In their charge to the committee, Whitaker and Womack noted that “it is always appropriate for the University to review the effectiveness of its policies and procedures, but this is especially true during the period of constrained resources.

“We are asking you to examine the nature of the total compensation package received by our faculty and staff, and to determine whether there are creative new ways in which the same resources might be packaged that could better achieve both individual and University goals.”

Whitaker notes that it is “important to continue to experiment with alternate ways of compensating and rewarding faculty and staff, and this one-time salary supplement program is part of that effort. We are very pleased with the thoughtful attention paid to this topic by the committee and look forward to continuing to work with its members.”

Tropman says the continuing work of the committee is “to look at new strategies for total compensation and determine ways to test or assess their applicability to the University’s compensation program.”

He explains that in 1992–93 the Committee on the Economic Status of the Faculty (CESF) suggested to the Regents a cooperative effort to consider compensation matters.

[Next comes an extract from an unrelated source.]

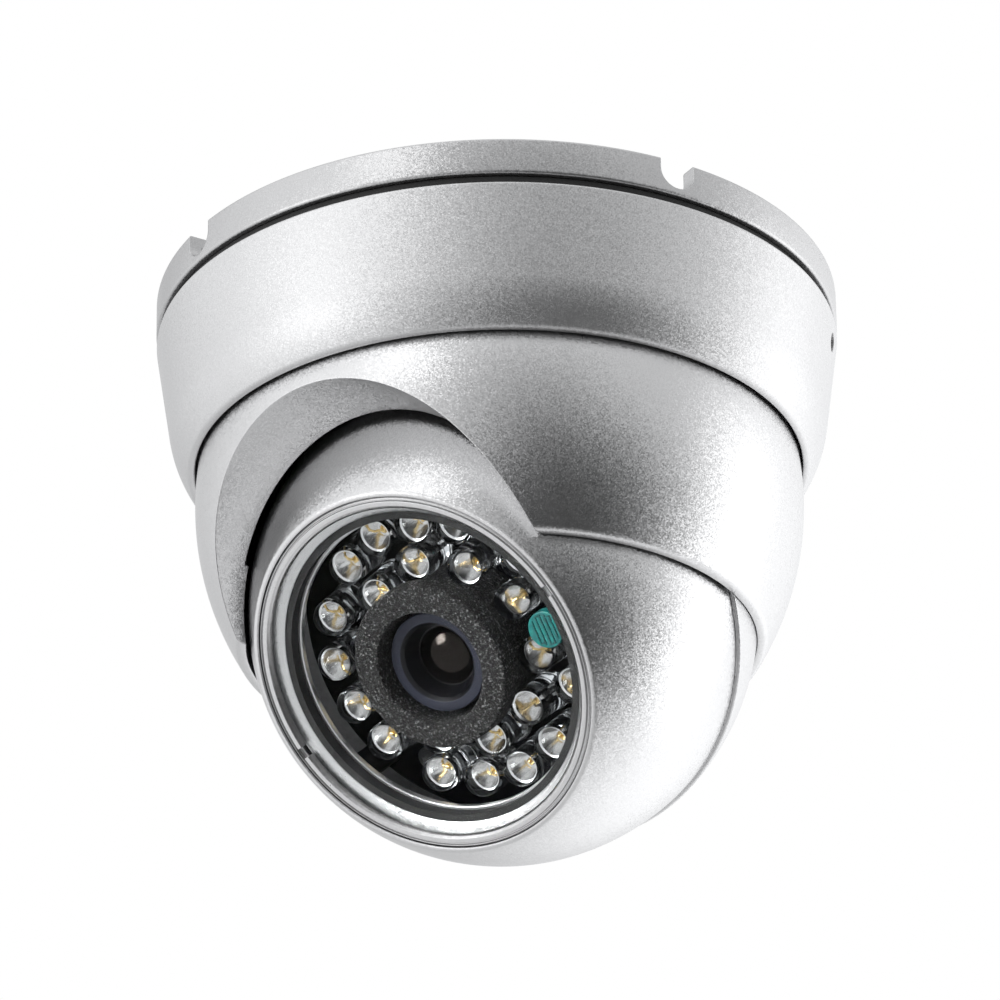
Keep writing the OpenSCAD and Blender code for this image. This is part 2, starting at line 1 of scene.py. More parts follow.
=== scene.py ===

“From CESF’s point of view, the lack of a salary program for that year was a major disappointment for faculty and staff. There were also a number of sources of dissatisfaction about some elements of pay administration, including lack of clarity about the policies that led to increments, and a sense that what is called ‘merit’ often confounded a number of dimensions, several of which were decidedly not related to any reasonable definition of contemporary merit.”

Issues being addressed by the New Pay Committee include such things as:

  • Why does there seem to be so much dissatisfaction with pay?

  • Why do we pay faculty and staff?

  • Is pay a reward or return?

  • Should we pay the job or pay the person?

  • How much pay is variable?

  • Should salary increases be specifically targeted to tasks?

    “We’re assessing the area of total compensation,” Tropman says, “and looking at both compensation vehicles and compensation management. One of the things the committee has discovered is that there is no uniform Universitywide compensation policy and many units are confused in administering elements of the compensation program.”

    Among the activities undertaken by the committee has been the reading of several books on new pay whose authors, interestingly, have U-M ties: Pay and Organizational Performance and Strategic Pay: Aligning Organizational Strategies and Pay Systems, both by Edward Lawler, formerly at the U-M and now at the University of Southern California, and The New Pay by Jay R. Schuster and Patricia Zingheim, who holds a B.A. from the U-M.

    In addition to Tropman, New Pay Committee members are Elizabeth A. Duell, assistant professor of dermatology; Robert S. Holbrook, associate provost for academic affairs; Scott E. Masten, associate professor of business economics and public policy; Chandler W. Matthews, associate vice president for finance; and Leo F. McNamara, professor of English language and literature.